### PROBLEM DESCRIPTION
Up to and including the line with "return show_screw(screw, side, node, body)", reproduce the listing below exactly, beginning at its first line.

### DATA SECTION

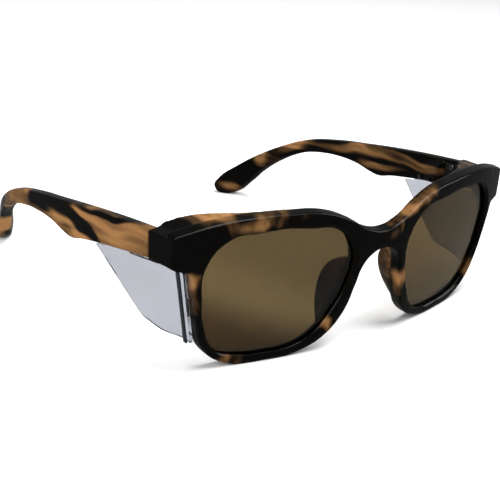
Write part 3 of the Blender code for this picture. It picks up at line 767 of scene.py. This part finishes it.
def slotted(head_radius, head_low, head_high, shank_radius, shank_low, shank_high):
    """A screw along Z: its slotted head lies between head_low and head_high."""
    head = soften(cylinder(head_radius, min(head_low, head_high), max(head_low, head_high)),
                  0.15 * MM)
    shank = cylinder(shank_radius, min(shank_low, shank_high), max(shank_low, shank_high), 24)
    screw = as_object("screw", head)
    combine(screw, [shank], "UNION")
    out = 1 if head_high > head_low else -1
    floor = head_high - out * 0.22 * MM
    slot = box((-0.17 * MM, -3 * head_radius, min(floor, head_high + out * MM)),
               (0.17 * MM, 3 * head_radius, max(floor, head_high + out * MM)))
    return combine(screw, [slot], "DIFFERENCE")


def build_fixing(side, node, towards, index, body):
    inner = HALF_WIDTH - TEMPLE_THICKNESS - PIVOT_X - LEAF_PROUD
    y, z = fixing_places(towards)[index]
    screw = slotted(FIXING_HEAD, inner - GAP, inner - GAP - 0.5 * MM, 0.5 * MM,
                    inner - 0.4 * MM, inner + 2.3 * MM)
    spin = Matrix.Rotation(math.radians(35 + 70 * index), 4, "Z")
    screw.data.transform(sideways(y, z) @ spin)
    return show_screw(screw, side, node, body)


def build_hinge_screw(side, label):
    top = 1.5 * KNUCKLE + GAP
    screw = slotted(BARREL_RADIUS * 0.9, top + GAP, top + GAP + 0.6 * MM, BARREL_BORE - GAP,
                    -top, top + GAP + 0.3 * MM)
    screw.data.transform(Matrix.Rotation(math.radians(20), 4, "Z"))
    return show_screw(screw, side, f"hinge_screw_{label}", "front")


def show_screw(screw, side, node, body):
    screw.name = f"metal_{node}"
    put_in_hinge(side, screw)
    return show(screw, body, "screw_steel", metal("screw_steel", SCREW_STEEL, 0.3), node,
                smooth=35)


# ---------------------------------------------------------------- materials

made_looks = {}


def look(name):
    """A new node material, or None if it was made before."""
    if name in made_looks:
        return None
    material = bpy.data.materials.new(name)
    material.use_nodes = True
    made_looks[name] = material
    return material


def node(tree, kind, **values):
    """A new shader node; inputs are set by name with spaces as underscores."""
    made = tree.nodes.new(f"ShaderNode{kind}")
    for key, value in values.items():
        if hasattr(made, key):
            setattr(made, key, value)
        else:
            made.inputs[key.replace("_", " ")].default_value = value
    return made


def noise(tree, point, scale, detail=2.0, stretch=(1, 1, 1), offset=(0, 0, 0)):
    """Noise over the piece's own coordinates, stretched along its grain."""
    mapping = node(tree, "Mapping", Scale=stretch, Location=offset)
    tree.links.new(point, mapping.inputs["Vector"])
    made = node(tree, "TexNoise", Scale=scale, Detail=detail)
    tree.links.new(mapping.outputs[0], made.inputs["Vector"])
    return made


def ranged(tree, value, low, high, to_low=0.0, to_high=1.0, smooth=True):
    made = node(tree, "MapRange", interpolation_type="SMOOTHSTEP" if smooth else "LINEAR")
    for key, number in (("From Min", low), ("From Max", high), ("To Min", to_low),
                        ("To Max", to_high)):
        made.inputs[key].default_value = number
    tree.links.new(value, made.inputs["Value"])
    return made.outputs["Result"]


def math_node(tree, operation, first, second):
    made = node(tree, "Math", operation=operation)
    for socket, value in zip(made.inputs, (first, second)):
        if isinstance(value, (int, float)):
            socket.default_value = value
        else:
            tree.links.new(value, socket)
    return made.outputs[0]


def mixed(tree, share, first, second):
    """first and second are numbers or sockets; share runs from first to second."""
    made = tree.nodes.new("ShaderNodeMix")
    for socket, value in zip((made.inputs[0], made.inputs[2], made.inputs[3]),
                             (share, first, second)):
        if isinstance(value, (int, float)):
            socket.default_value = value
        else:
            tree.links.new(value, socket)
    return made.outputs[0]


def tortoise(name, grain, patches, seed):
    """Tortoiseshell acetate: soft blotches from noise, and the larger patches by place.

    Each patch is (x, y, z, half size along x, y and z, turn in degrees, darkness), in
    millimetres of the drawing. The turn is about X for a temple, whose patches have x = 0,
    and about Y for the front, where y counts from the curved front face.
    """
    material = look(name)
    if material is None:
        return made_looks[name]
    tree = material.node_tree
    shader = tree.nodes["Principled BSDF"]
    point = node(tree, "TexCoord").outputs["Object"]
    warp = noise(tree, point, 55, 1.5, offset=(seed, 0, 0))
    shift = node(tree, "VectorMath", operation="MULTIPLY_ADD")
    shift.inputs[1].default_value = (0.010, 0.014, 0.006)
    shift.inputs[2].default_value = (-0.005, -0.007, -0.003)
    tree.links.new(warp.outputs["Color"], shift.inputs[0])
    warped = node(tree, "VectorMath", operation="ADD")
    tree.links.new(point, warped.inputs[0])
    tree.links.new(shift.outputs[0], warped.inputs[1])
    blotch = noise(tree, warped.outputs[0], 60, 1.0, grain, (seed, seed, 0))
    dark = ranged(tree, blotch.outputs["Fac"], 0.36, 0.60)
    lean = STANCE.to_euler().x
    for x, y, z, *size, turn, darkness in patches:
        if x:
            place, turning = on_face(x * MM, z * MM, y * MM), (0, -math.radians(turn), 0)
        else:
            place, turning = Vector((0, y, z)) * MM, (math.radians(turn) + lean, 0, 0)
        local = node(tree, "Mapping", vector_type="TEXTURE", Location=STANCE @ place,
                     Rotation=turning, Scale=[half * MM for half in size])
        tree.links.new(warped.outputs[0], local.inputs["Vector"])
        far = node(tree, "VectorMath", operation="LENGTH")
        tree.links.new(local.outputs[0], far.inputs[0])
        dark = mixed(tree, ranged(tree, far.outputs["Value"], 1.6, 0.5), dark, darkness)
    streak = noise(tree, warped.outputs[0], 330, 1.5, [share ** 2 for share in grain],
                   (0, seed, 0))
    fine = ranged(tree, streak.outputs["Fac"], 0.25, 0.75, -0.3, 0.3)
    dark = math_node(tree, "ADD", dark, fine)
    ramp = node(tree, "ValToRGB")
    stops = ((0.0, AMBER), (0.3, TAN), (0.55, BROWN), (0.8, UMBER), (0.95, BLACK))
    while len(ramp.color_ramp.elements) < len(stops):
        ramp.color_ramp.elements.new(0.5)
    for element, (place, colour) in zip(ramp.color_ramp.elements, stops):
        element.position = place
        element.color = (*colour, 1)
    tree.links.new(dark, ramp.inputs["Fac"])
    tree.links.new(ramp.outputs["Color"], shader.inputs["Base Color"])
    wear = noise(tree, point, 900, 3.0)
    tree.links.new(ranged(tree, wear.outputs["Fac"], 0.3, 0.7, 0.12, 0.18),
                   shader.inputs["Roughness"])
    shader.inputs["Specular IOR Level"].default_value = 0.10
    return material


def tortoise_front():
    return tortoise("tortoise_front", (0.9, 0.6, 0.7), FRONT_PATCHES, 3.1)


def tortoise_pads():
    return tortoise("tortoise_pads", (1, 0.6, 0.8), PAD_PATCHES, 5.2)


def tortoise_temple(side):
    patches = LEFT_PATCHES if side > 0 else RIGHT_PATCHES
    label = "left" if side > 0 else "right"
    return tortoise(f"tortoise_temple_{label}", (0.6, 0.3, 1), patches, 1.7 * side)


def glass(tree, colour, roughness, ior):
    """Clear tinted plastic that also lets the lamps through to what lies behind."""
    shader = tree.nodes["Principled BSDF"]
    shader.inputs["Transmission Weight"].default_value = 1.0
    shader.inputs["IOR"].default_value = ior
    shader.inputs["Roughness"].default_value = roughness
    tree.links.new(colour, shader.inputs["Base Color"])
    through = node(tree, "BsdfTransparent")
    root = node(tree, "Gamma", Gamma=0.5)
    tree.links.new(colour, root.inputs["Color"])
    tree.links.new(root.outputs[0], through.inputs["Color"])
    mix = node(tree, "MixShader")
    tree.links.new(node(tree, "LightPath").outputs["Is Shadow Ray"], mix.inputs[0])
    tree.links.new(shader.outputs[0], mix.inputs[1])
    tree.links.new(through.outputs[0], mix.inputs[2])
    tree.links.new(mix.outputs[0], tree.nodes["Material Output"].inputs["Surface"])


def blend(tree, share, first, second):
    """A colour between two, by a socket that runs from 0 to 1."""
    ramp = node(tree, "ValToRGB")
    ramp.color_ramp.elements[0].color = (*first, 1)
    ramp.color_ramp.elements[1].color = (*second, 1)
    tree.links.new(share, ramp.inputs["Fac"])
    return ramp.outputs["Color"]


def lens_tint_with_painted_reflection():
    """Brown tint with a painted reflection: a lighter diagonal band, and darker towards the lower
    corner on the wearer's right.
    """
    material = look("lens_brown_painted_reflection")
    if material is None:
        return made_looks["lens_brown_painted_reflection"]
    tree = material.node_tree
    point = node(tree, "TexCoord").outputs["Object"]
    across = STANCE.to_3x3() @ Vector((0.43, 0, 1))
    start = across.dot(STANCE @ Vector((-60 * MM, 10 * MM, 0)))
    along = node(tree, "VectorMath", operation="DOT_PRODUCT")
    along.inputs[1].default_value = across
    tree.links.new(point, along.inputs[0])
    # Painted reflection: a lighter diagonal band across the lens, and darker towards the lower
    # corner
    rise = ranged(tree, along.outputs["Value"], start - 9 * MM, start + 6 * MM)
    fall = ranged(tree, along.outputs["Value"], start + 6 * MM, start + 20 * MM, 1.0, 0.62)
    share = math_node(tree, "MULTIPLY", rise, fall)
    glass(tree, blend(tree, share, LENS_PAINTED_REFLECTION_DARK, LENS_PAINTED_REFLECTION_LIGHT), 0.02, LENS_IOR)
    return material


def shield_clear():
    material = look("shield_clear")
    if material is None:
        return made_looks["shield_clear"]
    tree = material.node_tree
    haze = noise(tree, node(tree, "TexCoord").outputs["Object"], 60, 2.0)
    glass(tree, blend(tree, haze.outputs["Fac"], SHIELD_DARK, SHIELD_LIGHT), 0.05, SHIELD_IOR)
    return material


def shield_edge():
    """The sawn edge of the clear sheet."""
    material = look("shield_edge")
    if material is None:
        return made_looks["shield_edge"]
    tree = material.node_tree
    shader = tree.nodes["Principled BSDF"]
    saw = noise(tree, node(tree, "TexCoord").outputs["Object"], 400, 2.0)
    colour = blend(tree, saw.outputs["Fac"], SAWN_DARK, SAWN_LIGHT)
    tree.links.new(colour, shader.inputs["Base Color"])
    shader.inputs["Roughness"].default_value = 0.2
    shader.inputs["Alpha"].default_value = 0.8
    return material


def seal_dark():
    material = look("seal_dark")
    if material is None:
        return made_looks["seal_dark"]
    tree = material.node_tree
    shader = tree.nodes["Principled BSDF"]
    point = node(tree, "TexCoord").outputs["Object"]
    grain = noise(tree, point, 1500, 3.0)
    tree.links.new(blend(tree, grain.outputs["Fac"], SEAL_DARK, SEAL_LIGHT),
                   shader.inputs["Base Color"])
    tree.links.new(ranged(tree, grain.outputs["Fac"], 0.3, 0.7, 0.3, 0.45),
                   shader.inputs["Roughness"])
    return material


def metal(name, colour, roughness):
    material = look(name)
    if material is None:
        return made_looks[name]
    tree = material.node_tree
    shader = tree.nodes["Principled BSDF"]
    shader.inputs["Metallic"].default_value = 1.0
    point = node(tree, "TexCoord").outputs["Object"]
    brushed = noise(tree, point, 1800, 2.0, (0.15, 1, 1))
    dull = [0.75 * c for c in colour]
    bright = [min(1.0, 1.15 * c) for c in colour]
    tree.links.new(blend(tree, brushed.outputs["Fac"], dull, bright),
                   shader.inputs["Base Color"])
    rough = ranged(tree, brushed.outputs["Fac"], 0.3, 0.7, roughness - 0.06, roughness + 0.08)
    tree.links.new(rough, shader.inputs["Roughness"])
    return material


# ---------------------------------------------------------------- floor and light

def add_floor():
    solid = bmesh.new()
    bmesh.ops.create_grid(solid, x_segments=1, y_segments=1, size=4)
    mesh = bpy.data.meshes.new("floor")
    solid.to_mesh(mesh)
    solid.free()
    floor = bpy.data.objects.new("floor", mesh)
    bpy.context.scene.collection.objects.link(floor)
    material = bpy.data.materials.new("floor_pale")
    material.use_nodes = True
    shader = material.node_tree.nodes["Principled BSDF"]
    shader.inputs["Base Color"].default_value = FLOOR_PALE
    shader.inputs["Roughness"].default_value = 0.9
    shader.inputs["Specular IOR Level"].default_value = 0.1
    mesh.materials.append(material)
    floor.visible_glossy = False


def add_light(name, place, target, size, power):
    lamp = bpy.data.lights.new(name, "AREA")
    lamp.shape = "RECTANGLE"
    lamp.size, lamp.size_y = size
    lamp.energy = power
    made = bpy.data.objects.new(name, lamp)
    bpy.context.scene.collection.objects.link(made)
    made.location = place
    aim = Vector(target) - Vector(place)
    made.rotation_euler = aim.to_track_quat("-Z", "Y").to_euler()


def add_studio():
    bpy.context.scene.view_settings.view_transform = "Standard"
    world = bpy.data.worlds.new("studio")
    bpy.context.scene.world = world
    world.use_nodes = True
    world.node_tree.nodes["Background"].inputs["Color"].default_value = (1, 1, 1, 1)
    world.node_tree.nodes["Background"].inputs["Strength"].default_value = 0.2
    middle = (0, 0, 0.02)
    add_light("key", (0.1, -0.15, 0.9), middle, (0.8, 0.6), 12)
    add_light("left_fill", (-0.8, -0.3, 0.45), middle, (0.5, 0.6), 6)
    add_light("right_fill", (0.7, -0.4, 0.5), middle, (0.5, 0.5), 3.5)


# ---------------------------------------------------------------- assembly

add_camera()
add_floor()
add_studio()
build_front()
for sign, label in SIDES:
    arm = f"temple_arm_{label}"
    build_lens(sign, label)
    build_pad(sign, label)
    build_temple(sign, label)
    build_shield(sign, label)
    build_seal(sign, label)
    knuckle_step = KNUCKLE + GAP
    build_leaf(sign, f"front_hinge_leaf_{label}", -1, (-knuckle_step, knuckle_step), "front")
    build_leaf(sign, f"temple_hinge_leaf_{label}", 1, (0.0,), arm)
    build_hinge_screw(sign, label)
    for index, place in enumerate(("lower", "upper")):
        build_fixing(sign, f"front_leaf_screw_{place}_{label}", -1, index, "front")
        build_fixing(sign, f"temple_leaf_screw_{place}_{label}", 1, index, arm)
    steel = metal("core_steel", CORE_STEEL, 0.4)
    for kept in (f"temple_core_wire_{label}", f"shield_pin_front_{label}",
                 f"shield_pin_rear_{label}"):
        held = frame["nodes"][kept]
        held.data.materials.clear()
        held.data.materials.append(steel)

### WORKED ANSWER
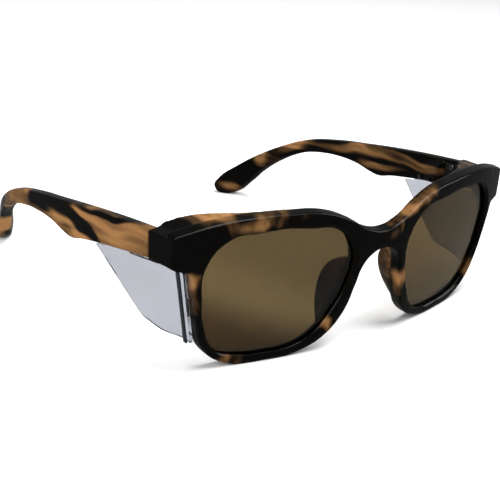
Write part 3 of the Blender code for this picture. It picks up at line 767 of scene.py. This part finishes it.
def slotted(head_radius, head_low, head_high, shank_radius, shank_low, shank_high):
    """A screw along Z: its slotted head lies between head_low and head_high."""
    head = soften(cylinder(head_radius, min(head_low, head_high), max(head_low, head_high)),
                  0.15 * MM)
    shank = cylinder(shank_radius, min(shank_low, shank_high), max(shank_low, shank_high), 24)
    screw = as_object("screw", head)
    combine(screw, [shank], "UNION")
    out = 1 if head_high > head_low else -1
    floor = head_high - out * 0.22 * MM
    slot = box((-0.17 * MM, -3 * head_radius, min(floor, head_high + out * MM)),
               (0.17 * MM, 3 * head_radius, max(floor, head_high + out * MM)))
    return combine(screw, [slot], "DIFFERENCE")


def build_fixing(side, node, towards, index, body):
    inner = HALF_WIDTH - TEMPLE_THICKNESS - PIVOT_X - LEAF_PROUD
    y, z = fixing_places(towards)[index]
    screw = slotted(FIXING_HEAD, inner - GAP, inner - GAP - 0.5 * MM, 0.5 * MM,
                    inner - 0.4 * MM, inner + 2.3 * MM)
    spin = Matrix.Rotation(math.radians(35 + 70 * index), 4, "Z")
    screw.data.transform(sideways(y, z) @ spin)
    return show_screw(screw, side, node, body)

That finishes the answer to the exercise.